(PROVIDED MATERIAL)
☆ ☆ ☆ ☆

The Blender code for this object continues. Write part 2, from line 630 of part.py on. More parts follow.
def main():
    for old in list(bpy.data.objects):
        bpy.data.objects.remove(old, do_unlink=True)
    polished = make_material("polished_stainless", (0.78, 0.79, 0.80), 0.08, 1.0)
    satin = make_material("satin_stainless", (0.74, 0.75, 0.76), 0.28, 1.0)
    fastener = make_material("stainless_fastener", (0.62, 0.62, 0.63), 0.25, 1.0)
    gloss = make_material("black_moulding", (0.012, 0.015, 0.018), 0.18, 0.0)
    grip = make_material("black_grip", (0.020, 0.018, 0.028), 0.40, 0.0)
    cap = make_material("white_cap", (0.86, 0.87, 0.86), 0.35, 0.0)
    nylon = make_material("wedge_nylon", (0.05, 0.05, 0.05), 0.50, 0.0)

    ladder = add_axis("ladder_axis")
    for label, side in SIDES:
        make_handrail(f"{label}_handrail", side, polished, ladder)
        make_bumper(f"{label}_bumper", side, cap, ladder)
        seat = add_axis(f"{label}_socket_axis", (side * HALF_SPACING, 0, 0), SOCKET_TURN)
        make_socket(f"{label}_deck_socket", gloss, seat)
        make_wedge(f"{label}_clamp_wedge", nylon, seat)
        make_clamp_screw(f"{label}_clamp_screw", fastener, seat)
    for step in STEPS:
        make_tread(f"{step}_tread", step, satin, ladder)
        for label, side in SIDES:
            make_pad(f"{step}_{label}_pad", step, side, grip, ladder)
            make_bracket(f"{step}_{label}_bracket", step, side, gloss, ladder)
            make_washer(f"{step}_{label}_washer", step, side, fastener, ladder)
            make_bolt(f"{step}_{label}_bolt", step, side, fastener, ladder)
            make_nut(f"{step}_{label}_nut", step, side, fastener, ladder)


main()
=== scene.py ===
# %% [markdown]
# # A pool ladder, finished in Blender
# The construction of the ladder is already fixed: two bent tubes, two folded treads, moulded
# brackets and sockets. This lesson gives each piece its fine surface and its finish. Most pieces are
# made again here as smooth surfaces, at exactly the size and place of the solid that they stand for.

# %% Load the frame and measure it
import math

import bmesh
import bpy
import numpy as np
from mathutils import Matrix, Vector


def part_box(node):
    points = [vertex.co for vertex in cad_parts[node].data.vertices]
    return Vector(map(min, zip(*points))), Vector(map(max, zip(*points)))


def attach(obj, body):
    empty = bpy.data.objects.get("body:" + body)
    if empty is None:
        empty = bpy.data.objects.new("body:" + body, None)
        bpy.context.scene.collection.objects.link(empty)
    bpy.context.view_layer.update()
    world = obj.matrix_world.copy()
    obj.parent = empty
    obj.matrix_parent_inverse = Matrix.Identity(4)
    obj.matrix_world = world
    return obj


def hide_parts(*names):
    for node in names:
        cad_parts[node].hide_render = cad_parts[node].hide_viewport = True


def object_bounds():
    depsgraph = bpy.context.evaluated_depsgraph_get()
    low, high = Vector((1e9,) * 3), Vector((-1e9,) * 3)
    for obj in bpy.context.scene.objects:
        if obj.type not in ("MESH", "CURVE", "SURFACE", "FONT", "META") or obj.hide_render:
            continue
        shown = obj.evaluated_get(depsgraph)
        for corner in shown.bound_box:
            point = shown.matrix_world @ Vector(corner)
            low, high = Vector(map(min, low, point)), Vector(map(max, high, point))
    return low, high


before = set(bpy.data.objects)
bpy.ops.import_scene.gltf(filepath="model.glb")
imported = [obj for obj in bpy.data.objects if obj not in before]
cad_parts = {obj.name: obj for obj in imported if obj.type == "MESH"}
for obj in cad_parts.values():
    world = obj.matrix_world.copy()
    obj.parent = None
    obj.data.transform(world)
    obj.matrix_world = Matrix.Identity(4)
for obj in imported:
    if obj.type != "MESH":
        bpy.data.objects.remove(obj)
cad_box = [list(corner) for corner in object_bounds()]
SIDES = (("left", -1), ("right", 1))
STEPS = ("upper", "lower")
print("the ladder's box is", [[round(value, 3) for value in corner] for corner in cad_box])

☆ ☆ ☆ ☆

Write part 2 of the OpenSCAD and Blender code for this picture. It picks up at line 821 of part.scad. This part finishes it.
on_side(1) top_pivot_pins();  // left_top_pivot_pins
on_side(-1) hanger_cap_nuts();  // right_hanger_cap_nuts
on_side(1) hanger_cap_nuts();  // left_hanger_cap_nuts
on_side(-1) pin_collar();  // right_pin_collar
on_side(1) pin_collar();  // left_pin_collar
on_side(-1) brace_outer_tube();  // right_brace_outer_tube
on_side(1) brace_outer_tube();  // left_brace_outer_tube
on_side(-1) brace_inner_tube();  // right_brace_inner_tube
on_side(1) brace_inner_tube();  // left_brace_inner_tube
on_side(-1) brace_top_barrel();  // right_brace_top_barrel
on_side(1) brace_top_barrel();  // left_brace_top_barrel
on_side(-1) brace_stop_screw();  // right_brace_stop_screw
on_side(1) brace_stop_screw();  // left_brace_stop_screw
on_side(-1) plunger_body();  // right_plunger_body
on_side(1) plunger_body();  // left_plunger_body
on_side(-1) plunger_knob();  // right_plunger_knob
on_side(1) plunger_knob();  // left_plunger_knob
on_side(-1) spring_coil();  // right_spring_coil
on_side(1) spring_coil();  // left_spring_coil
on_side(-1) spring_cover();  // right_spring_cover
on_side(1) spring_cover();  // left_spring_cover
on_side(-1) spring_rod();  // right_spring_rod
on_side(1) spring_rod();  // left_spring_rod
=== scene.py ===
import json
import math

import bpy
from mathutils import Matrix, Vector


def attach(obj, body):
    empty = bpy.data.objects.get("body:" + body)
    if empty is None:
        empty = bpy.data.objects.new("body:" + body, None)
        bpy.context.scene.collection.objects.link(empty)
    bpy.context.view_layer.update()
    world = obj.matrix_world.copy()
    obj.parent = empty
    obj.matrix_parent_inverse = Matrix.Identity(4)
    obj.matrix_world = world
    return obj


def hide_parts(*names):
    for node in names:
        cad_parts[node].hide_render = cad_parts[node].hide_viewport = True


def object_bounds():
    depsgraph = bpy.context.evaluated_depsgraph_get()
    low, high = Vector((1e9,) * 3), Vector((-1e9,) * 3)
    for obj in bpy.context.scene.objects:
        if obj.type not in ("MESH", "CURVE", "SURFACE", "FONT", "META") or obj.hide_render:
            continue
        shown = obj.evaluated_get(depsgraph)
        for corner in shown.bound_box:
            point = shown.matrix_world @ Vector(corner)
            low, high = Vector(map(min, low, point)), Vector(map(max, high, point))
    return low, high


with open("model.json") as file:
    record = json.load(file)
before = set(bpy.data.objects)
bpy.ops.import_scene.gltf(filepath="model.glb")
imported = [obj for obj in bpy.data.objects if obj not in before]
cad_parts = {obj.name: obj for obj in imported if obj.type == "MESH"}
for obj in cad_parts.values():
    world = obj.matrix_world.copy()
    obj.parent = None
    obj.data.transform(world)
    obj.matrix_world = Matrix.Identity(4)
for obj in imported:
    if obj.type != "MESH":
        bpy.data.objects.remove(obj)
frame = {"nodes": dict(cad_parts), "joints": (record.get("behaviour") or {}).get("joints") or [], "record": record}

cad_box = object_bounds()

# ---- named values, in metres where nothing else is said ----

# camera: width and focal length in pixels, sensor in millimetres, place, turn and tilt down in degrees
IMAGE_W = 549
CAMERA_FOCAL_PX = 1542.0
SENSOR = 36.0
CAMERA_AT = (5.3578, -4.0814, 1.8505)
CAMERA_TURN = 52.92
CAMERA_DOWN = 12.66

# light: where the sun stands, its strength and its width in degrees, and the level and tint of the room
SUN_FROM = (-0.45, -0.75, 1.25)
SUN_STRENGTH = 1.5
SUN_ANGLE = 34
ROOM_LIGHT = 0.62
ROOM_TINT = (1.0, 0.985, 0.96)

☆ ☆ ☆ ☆

(PROBLEM DESCRIPTION) From the entries above, give again exactly the lines running from the line with "The Blender code" to the line with "0.05), 0.50, 0.0)"; include both of those lines.

(OUTPUT BELOW)
The Blender code for this object continues. Write part 2, from line 630 of part.py on. More parts follow.
def main():
    for old in list(bpy.data.objects):
        bpy.data.objects.remove(old, do_unlink=True)
    polished = make_material("polished_stainless", (0.78, 0.79, 0.80), 0.08, 1.0)
    satin = make_material("satin_stainless", (0.74, 0.75, 0.76), 0.28, 1.0)
    fastener = make_material("stainless_fastener", (0.62, 0.62, 0.63), 0.25, 1.0)
    gloss = make_material("black_moulding", (0.012, 0.015, 0.018), 0.18, 0.0)
    grip = make_material("black_grip", (0.020, 0.018, 0.028), 0.40, 0.0)
    cap = make_material("white_cap", (0.86, 0.87, 0.86), 0.35, 0.0)
    nylon = make_material("wedge_nylon", (0.05, 0.05, 0.05), 0.50, 0.0)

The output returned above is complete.